Produce the listing below again, exactly as shown.

----------------------------------------

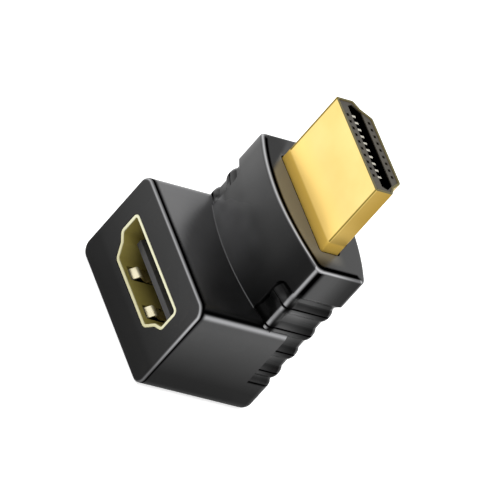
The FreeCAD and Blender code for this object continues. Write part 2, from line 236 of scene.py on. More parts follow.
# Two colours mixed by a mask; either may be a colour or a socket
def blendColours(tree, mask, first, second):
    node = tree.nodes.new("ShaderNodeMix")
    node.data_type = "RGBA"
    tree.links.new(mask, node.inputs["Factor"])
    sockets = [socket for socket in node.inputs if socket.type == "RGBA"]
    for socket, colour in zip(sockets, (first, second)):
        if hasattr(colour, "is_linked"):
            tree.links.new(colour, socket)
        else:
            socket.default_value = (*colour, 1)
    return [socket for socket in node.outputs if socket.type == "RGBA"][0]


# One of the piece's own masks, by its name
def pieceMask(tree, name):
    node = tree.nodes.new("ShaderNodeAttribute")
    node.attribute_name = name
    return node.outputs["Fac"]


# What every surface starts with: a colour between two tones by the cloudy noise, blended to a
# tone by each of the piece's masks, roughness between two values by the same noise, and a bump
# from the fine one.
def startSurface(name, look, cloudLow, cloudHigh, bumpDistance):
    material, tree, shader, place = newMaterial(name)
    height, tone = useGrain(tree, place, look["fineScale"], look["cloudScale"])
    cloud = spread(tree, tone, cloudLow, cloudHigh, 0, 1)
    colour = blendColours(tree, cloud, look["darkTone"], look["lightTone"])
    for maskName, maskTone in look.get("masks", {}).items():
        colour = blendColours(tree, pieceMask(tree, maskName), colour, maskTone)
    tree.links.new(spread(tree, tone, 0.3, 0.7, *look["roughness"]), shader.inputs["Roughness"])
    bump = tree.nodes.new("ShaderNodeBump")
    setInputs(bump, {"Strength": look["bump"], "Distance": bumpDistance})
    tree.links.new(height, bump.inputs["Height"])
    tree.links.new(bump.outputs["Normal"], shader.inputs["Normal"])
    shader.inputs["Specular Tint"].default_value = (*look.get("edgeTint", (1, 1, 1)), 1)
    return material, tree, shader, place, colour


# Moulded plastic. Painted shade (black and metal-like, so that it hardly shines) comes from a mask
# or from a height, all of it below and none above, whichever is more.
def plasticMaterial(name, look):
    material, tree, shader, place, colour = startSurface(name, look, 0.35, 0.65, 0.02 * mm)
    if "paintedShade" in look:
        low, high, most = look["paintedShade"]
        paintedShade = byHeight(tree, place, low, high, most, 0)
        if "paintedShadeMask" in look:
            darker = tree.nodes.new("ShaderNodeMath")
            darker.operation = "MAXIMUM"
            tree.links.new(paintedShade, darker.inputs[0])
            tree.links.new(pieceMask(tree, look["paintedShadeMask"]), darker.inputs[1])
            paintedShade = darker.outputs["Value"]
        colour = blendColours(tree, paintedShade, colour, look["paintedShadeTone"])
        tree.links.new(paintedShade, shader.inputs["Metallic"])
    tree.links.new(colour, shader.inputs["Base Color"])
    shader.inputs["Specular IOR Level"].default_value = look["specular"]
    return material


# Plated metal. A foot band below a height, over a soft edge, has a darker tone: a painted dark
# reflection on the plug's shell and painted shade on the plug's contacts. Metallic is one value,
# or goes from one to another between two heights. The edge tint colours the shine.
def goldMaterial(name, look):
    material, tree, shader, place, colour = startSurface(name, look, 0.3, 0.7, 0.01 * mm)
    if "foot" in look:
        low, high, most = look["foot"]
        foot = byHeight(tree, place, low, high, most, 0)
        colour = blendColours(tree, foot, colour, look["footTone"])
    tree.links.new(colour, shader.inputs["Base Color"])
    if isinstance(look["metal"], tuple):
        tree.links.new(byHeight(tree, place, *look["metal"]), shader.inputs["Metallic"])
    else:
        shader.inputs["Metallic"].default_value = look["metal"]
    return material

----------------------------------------

→ **THE RESPONSE**
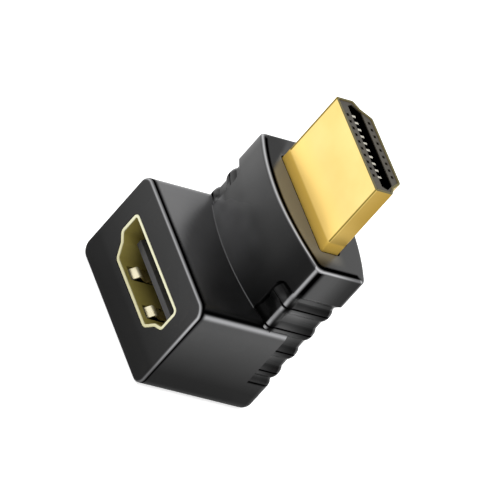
The FreeCAD and Blender code for this object continues. Write part 2, from line 236 of scene.py on. More parts follow.
# Two colours mixed by a mask; either may be a colour or a socket
def blendColours(tree, mask, first, second):
    node = tree.nodes.new("ShaderNodeMix")
    node.data_type = "RGBA"
    tree.links.new(mask, node.inputs["Factor"])
    sockets = [socket for socket in node.inputs if socket.type == "RGBA"]
    for socket, colour in zip(sockets, (first, second)):
        if hasattr(colour, "is_linked"):
            tree.links.new(colour, socket)
        else:
            socket.default_value = (*colour, 1)
    return [socket for socket in node.outputs if socket.type == "RGBA"][0]


# One of the piece's own masks, by its name
def pieceMask(tree, name):
    node = tree.nodes.new("ShaderNodeAttribute")
    node.attribute_name = name
    return node.outputs["Fac"]


# What every surface starts with: a colour between two tones by the cloudy noise, blended to a
# tone by each of the piece's masks, roughness between two values by the same noise, and a bump
# from the fine one.
def startSurface(name, look, cloudLow, cloudHigh, bumpDistance):
    material, tree, shader, place = newMaterial(name)
    height, tone = useGrain(tree, place, look["fineScale"], look["cloudScale"])
    cloud = spread(tree, tone, cloudLow, cloudHigh, 0, 1)
    colour = blendColours(tree, cloud, look["darkTone"], look["lightTone"])
    for maskName, maskTone in look.get("masks", {}).items():
        colour = blendColours(tree, pieceMask(tree, maskName), colour, maskTone)
    tree.links.new(spread(tree, tone, 0.3, 0.7, *look["roughness"]), shader.inputs["Roughness"])
    bump = tree.nodes.new("ShaderNodeBump")
    setInputs(bump, {"Strength": look["bump"], "Distance": bumpDistance})
    tree.links.new(height, bump.inputs["Height"])
    tree.links.new(bump.outputs["Normal"], shader.inputs["Normal"])
    shader.inputs["Specular Tint"].default_value = (*look.get("edgeTint", (1, 1, 1)), 1)
    return material, tree, shader, place, colour


# Moulded plastic. Painted shade (black and metal-like, so that it hardly shines) comes from a mask
# or from a height, all of it below and none above, whichever is more.
def plasticMaterial(name, look):
    material, tree, shader, place, colour = startSurface(name, look, 0.35, 0.65, 0.02 * mm)
    if "paintedShade" in look:
        low, high, most = look["paintedShade"]
        paintedShade = byHeight(tree, place, low, high, most, 0)
        if "paintedShadeMask" in look:
            darker = tree.nodes.new("ShaderNodeMath")
            darker.operation = "MAXIMUM"
            tree.links.new(paintedShade, darker.inputs[0])
            tree.links.new(pieceMask(tree, look["paintedShadeMask"]), darker.inputs[1])
            paintedShade = darker.outputs["Value"]
        colour = blendColours(tree, paintedShade, colour, look["paintedShadeTone"])
        tree.links.new(paintedShade, shader.inputs["Metallic"])
    tree.links.new(colour, shader.inputs["Base Color"])
    shader.inputs["Specular IOR Level"].default_value = look["specular"]
    return material


# Plated metal. A foot band below a height, over a soft edge, has a darker tone: a painted dark
# reflection on the plug's shell and painted shade on the plug's contacts. Metallic is one value,
# or goes from one to another between two heights. The edge tint colours the shine.
def goldMaterial(name, look):
    material, tree, shader, place, colour = startSurface(name, look, 0.3, 0.7, 0.01 * mm)
    if "foot" in look:
        low, high, most = look["foot"]
        foot = byHeight(tree, place, low, high, most, 0)
        colour = blendColours(tree, foot, colour, look["footTone"])
    tree.links.new(colour, shader.inputs["Base Color"])
    if isinstance(look["metal"], tuple):
        tree.links.new(byHeight(tree, place, *look["metal"]), shader.inputs["Metallic"])
    else:
        shader.inputs["Metallic"].default_value = look["metal"]
    return material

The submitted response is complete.